▶ _BRIEF_:
Extract, without alteration, each line from the start of the listing to the line bearing "two arms of".

▶ _INFORMATION SHOWN_:
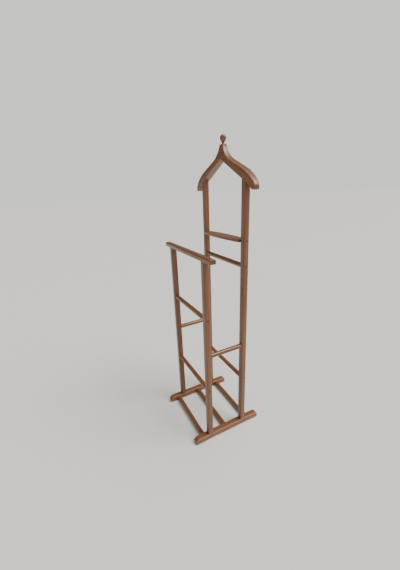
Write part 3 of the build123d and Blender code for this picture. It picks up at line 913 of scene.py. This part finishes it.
class VALET_OT_hanger(Operator):
    """The two arms of the hanger, halved together in the neck and pinned by two dowels"""

    bl_idname = "valet.hanger"
    bl_label = "Hanger"

    def execute(self, context):
        blank = self.shape_blank()
        # The blank is marked before it is sawn, so that the faces of the lap carry no wear.
        mark_rubbed_edges(blank)
        slope = sizes().arm_slope
        for board, (side_name, side) in enumerate(SIDES.items(), start=21):
            node = "hanger_arm_" + side_name
            arm = self.halve(blank, node, side)
            grain = Vector((side * math.cos(slope), 0, -math.sin(slope)))
            wood = stained_wood(node + "_wood", grain, middle(node), board, tone=0.67, red=0.40, rub=0.55)
            finish_piece(arm, node, wood, rubbed=False)
        bpy.data.objects.remove(blank, do_unlink=True)
        return {"FINISHED"}

    def shape_blank(self):
        """Both arms and the neck as one rounded shape."""
        given = sizes()
        outer, inner = arm_outline()
        y = rear_y()
        thick = given.shoulder_thickness
        half_neck = given.neck_width / 2
        strip = 4 * MM
        centre = (half_neck / 2, y, outer[0].y - strip / 2)
        blank = sheet("hanger_blank", centre, (math.pi / 2, 0, 0), (half_neck, strip))
        for target, x in ((outer[1], half_neck), (inner[1], 0)):
            corner = Vector((x, y, outer[0].y - strip))
            self.move_corner(blank, corner, Vector((target.x, y, target.y)))
        for step in range(2, len(outer)):
            self.draw_out(blank, (outer[step - 1], inner[step - 1]), (outer[step], inner[step]))
        bpy.ops.object.mode_set(mode="OBJECT")
        mirror = blank.modifiers.new("both arms", "MIRROR")
        mirror.merge_threshold = 0.05 * MM
        bpy.ops.object.modifier_apply(modifier=mirror.name)
        bpy.ops.object.mode_set(mode="EDIT")
        pick_all_faces()
        face_outwards()
        bpy.ops.transform.translate(value=(0, -thick / 2, 0))
        bpy.ops.mesh.extrude_region_move(TRANSFORM_OT_translate={"value": (0, thick, 0)})
        face_outwards()
        for point in outer + inner:
            pick(blank, "VERT", lambda v: near(abs(v.co.x), point.x) and near(v.co.z, point.y))
            ratio = hanger_thickness(point.x, point.y) / thick
            bpy.ops.transform.resize(value=(1, ratio, 1), center_override=(0, y, 0))
        self.weigh_edges(blank)
        bpy.ops.object.mode_set(mode="OBJECT")
        rounding = blank.modifiers.new("rounded", "BEVEL")
        rounding.limit_method = "WEIGHT"
        rounding.width = given.tip_edge
        rounding.segments = 6
        rounding.use_clamp_overlap = True
        bpy.ops.object.modifier_apply(modifier=rounding.name)
        return blank

    def move_corner(self, blank, corner, target):
        """Moves the corner at one place to another."""
        if pick(blank, "VERT", lambda v: stands_at(v, corner)) != 1:
            raise RuntimeError("the hanger's outline has lost a corner")
        bpy.ops.transform.translate(value=target - corner)

    def draw_out(self, blank, last, new):
        """Extrudes the open edge of the strip to its next place."""
        y = rear_y()
        ends = [Vector((p.x, y, p.y)) for p in last]
        pick(blank, "EDGE", lambda e: all(any(stands_at(v, end) for end in ends) for v in e.verts))
        step = Vector((new[0].x - last[0].x, 0, new[0].y - last[0].y))
        bpy.ops.mesh.extrude_region_move(TRANSFORM_OT_translate={"value": step})
        self.move_corner(blank, ends[1] + step, Vector((new[1].x, y, new[1].y)))

    def weigh_edges(self, blank):
        """Marks how much each edge is rounded: most round the tips, least round the neck's top."""
        high = corners("hanger_arm_right")[1]
        post_x = middle("post_rear_right").x

        def side_of(edge):
            """The face of an outline edge that isn't on the hanger's front or back."""
            flat = [f for f in edge.link_faces if abs(f.normal.y) > 0.8]
            around = [f for f in edge.link_faces if abs(f.normal.y) <= 0.8]
            return around[0] if len(flat) == 1 and len(around) == 1 else None

        def is_top(face):
            return face.normal.z > 0.95 and near(face.calc_center_median().z, high.z)

        def above(edge):
            face = side_of(edge)
            return face is not None and face.normal.z > -0.35 and not is_top(face)

        def below(edge):
            face = side_of(edge)
            return face is not None and face.normal.z <= -0.35

        def rim(edge):
            return len(edge.link_faces) == 2 and sum(is_top(f) for f in edge.link_faces) == 1

        def at_tip(edge):
            return above(edge) and abs(midpoint(edge).x) > post_x + 0.35 * (high.x - post_x)

        # A later test takes the edges that an earlier one shares with it.
        for test, weight in ((above, 0.7), (at_tip, 1.0), (below, 0.35), (rim, 0.25)):
            if not pick(blank, "EDGE", test):
                raise RuntimeError("the hanger's outline has no such edges")
            bpy.ops.transform.edge_bevelweight(value=-1.0)
            bpy.ops.transform.edge_bevelweight(value=weight)

    def halve(self, blank, node, side):
        """
        One arm: the blank less the other arm and the other arm's half of the lap. In its own layer of
        the lap an arm loses only what hangs below it. In the other layer it ends under the other arm.
        """
        given = sizes()
        arm = duplicate(blank)
        label(arm, node + "_wood")
        thick = given.shoulder_thickness
        reach = 3 * corners("hanger_arm_right")[1].x
        past_lap = 2 * given.neck_width
        for layer in (-1, 1):
            own = layer != side
            slope = side * given.arm_slope
            turn = Euler((0, slope if own else -slope, 0))
            normal = turn.to_matrix() @ ALONG_Z
            along = turn.to_matrix() @ ALONG_X
            gap = 0.05 * MM if own else given.seam
            face = Vector((0, rear_y() + layer * thick, notch_z())) - normal * gap
            centre = face + normal * (reach / 2) * (-1 if own else 1) - along * side * (reach - past_lap)
            self.saw_off(arm, centre, turn, (2 * reach, 2 * thick, reach))
        centre = (-side * (past_lap + reach), rear_y(), notch_z())
        self.saw_off(arm, centre, Euler(), (2 * reach, 4 * thick, 2 * reach))
        return arm

    def saw_off(self, arm, centre, turn, across):
        """Removes what lies in a box."""
        deselect()
        bpy.ops.mesh.primitive_cube_add(size=1, location=centre, rotation=turn, scale=across)
        combine(arm, new_piece("waste"), "DIFFERENCE")


class VALET_OT_finial(Operator):
    """The turned ball on its stem, on top of the neck"""

    bl_idname = "valet.finial"
    bl_label = "Finial"

    def execute(self, context):
        given = sizes()
        foot, waist = given.finial_foot, given.finial_waist
        low, high = corners("finial")
        centre = (low + high) / 2
        height = high.z - low.z
        widest = (high.x - low.x) / 2
        belly = (widest, given.finial_belly)
        ball = curve_points(
            ((waist, given.finial_stem), (7 * MM, 9 * MM), (widest, 13 * MM), belly, 14),
            (belly, (widest, 27.5 * MM), (6.5 * MM, height), (0.5 * MM, height), 12),
        )
        profile = [
            (0, foot - 0.4 * MM),
            (0.4 * MM, foot),
            (1.2 * MM, foot),
            (1.7 * MM, foot - 0.5 * MM),
            (2.6 * MM, waist + 0.3 * MM),
        ] + [(point.y, point.x) for point in ball]
        piece = turned("finial_wood", (centre.x, centre.y, low.z), ALONG_Z, profile, sides=56)
        wood = stained_wood("finial_wood", ALONG_Z, centre, 24, rub=0.35, spacing=2.4 * MM)
        finish_piece(piece, "finial", wood)
        return {"FINISHED"}


class VALET_OT_plugs(Operator):
    """Wood plugs over the screws, and the two dowels through the neck"""

    bl_idname = "valet.plugs"
    bl_label = "Plugs and dowels"

    def execute(self, context):
        self.cross_plugs()
        self.bar_plugs()
        self.lap_dowels()
        return {"FINISHED"}

    def disc(self, at, axis):
        """A plug's visible end, slightly crowned, with its edge eased."""
        radius, rise = sizes().plug_radius, sizes().plug_rise
        stations = [
            (-1.5 * MM, radius - 0.1 * MM),
            (0.0, radius - 0.1 * MM),
            (0.55 * rise, radius - 0.35 * MM),
            (0.9 * rise, radius * 0.6),
            (rise, radius * 0.2),
        ]
        return turned("plug", at, axis, stations, sides=32)

    def cross_plugs(self):
        """Plugs on the outer faces of the posts, one over each end of a cross rung and of the shelf."""
        node = "cross_member_plugs"
        first, *others = (middle(joint) for joint in CROSS_RUNGS + ["accessory_shelf"])
        outer_x = corners("post_rear_right")[1].x
        plugs = []
        for side in SIDES.values():
            plug = self.disc((side * outer_x, first.y, first.z), ALONG_X * side)
            plugs += copies(plug, [Vector((0, at.y - first.y, at.z - first.z)) for at in others])
        piece = join(plugs, node + "_wood")
        centre = Vector((0, 0, 0.5))
        wood = stained_wood(node, ALONG_X, centre, 25, tone=0.42, red=0.2, rub=0.3, spacing=2 * MM)
        finish_piece(piece, node, wood)

    def bar_plugs(self):
        """Plugs on top of the trouser bar, one over each front post."""
        node = "trouser_bar_plugs"
        post = middle("post_front_right")
        plug = self.disc((post.x, post.y, corners("trouser_bar")[1].z), ALONG_Z)
        piece = join(copies(plug, [ALONG_X * -2 * post.x]), node + "_wood")
        wood = stained_wood(node, ALONG_Y, middle(node), 26, tone=0.55, red=0.1, rub=0.3, spacing=2 * MM)
        finish_piece(piece, node, wood)

    def lap_dowels(self):
        """Pins through the lap, rounded where they come out of the neck."""
        node = "hanger_lap_dowels"
        low, high = corners(node)
        radius = sizes().pin_radius
        rise = 0.35 * MM
        pins = []
        for x, z in ((low.x + radius, high.z - radius), (high.x - radius, low.z + radius)):
            half = hanger_thickness(abs(x), z) / 2
            end = [(half, radius), (half + 0.8 * rise, radius * 0.75), (half + rise, radius * 0.3)]
            stations = [(-distance, r) for distance, r in reversed(end)] + end
            pins.append(turned("pin", (x, rear_y(), z), ALONG_Y, stations, sides=28))
        piece = join(pins, node + "_wood")
        wood = stained_wood(node, ALONG_Y, middle(node), 27, tone=0.30, red=0.3, rub=0.2, spacing=2 * MM)
        finish_piece(piece, node, wood)


class VALET_OT_hardware(Operator):
    """Materials for the screws, the stud and the hidden dowels, which stay as the frame has them"""

    bl_idname = "valet.hardware"
    bl_label = "Hardware"

    def execute(self, context):
        for node in ("cross_member_screws", "trouser_bar_screws", "foot_screws", "finial_stud"):
            self.paint(node, zinc_steel())
        node = "hanger_post_dowels"
        wood = stained_wood(node, ALONG_Z, middle(node), 28, tone=0.7, red=0.1, rub=0.2, spacing=2 * MM)
        self.paint(node, wood)
        return {"FINISHED"}

    def paint(self, node, material):
        """Puts a material in every slot of a CAD node."""
        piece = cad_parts[node]
        if not piece.material_slots:
            piece.data.materials.append(material)
        for place in piece.material_slots:
            place.material = material


# ---------------------------------------------------------------- studio


class VALET_OT_stage(Operator):
    """A pale floor, soft lights and the camera"""

    bl_idname = "valet.stage"
    bl_label = "Stage"

    def execute(self, context):
        self.floor()
        self.sky()
        self.lights()
        self.camera()
        return {"FINISHED"}

    def floor(self):
        """A disc so wide that its edge is out of sight."""
        deselect()
        bpy.ops.mesh.primitive_circle_add(vertices=96, radius=60, fill_type="NGON", location=(0, 0, 0))
        ground = new_piece("studio_floor")
        ground.data.materials.append(studio_floor())

    def sky(self):
        """A weak light from all round, which the camera sees as bright as the floor."""
        steady, extra_in_view = 0.22, 0.84
        world = bpy.data.worlds.new("studio")
        bpy.context.scene.world = world
        world.use_nodes = True
        tree = world.node_tree
        seen = put(tree, "ShaderNodeLightPath").outputs["Is Camera Ray"]
        strength = maths(tree, "MULTIPLY_ADD", seen, extra_in_view, steady)
        wire(tree, tree.nodes["Background"], {"Color": (*finish().sky, 1), "Strength": strength})

    def lights(self):
        """A broad key from above, behind and right, one overhead, and weak ones from the front and right."""
        for name, toward, spread, strength in (
            ("key", Vector((0.46, 0.48, 0.75)), 34, 2.6),
            ("top", Vector((0.15, 0.25, 0.95)), 50, 2.2),
            ("fill", Vector((0.45, -0.80, 0.42)), 80, 0.35),
            ("side", Vector((0.95, -0.25, 0.16)), 45, 0.35),
        ):
            deselect()
            bpy.ops.object.light_add(type="SUN", location=toward * 4)
            lamp = bpy.context.object
            lamp.name = name
            lamp.data.angle = math.radians(spread)
            lamp.data.energy = strength
            lamp.data.color = finish().light
            lamp.rotation_euler = toward.to_track_quat("Z", "Y").to_euler()

    def camera(self):
        """A short lens at the height of the hanger's tips, in front of the right side, looking down."""
        data = bpy.data.cameras.new("camera")
        camera = bpy.data.objects.new("camera", data)
        bpy.context.scene.collection.objects.link(camera)
        place = Vector((0.9158, -0.5022, 1.0197))
        yaw, pitch, roll = 1.102, -0.343, -0.038
        forward = Vector((-math.sin(yaw) * math.cos(pitch), math.cos(yaw) * math.cos(pitch), math.sin(pitch)))
        level = Vector((math.cos(yaw), math.sin(yaw), 0))
        upward = level.cross(forward)
        right = math.cos(roll) * level + math.sin(roll) * upward
        over = math.cos(roll) * upward - math.sin(roll) * level
        turn = Matrix((right, over, -forward)).transposed()
        camera.matrix_world = Matrix.Translation(place) @ turn.to_4x4()
        data.sensor_width = 36
        data.lens = 16.863
        data.clip_start = 0.02
        data.clip_end = 60
        bpy.context.scene.camera = camera


class VALET_PT_panel(Panel):
    """The pieces of the valet stand, in the order they are made"""

    bl_label = "Valet stand"
    bl_idname = "VALET_PT_panel"
    bl_space_type = "VIEW_3D"
    bl_region_type = "UI"
    bl_category = "Valet"

    def draw(self, context):
        for operator in PIECES:
            self.layout.operator(operator.bl_idname)
        for group in (context.scene.valet_sizes, context.scene.valet_finish):
            box = self.layout.box()
            for key in group.__annotations__:
                box.prop(group, key)


PIECES = [
    VALET_OT_posts,
    VALET_OT_feet,
    VALET_OT_rungs,
    VALET_OT_shoe_bars,
    VALET_OT_trouser_bar,
    VALET_OT_shelf,
    VALET_OT_hanger,
    VALET_OT_finial,
    VALET_OT_plugs,
    VALET_OT_hardware,
    VALET_OT_stage,
]
CLASSES = [ValetSizes, ValetFinish, *PIECES, VALET_PT_panel]


def register():
    for cls in CLASSES:
        bpy.utils.register_class(cls)
    bpy.types.Scene.valet_sizes = PointerProperty(type=ValetSizes)
    bpy.types.Scene.valet_finish = PointerProperty(type=ValetFinish)


def unregister():
    del bpy.types.Scene.valet_finish
    del bpy.types.Scene.valet_sizes
    for cls in reversed(CLASSES):
        bpy.utils.unregister_class(cls)


def main():
    register()
    for operator in PIECES:
        section, name = operator.bl_idname.split(".")
        getattr(getattr(bpy.ops, section), name)()
    deselect()


if __name__ == "__main__":
    main()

▶ _SOLVED EXERCISE_:
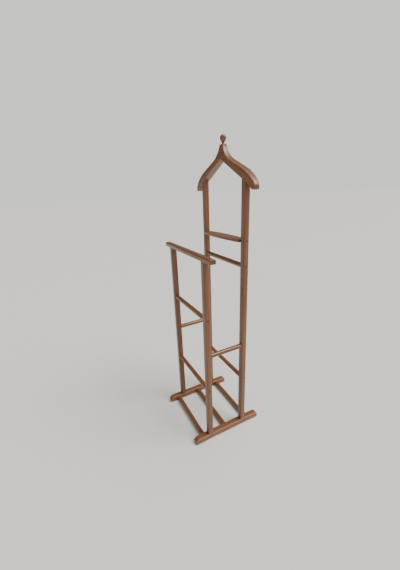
Write part 3 of the build123d and Blender code for this picture. It picks up at line 913 of scene.py. This part finishes it.
class VALET_OT_hanger(Operator):
    """The two arms of the hanger, halved together in the neck and pinned by two dowels"""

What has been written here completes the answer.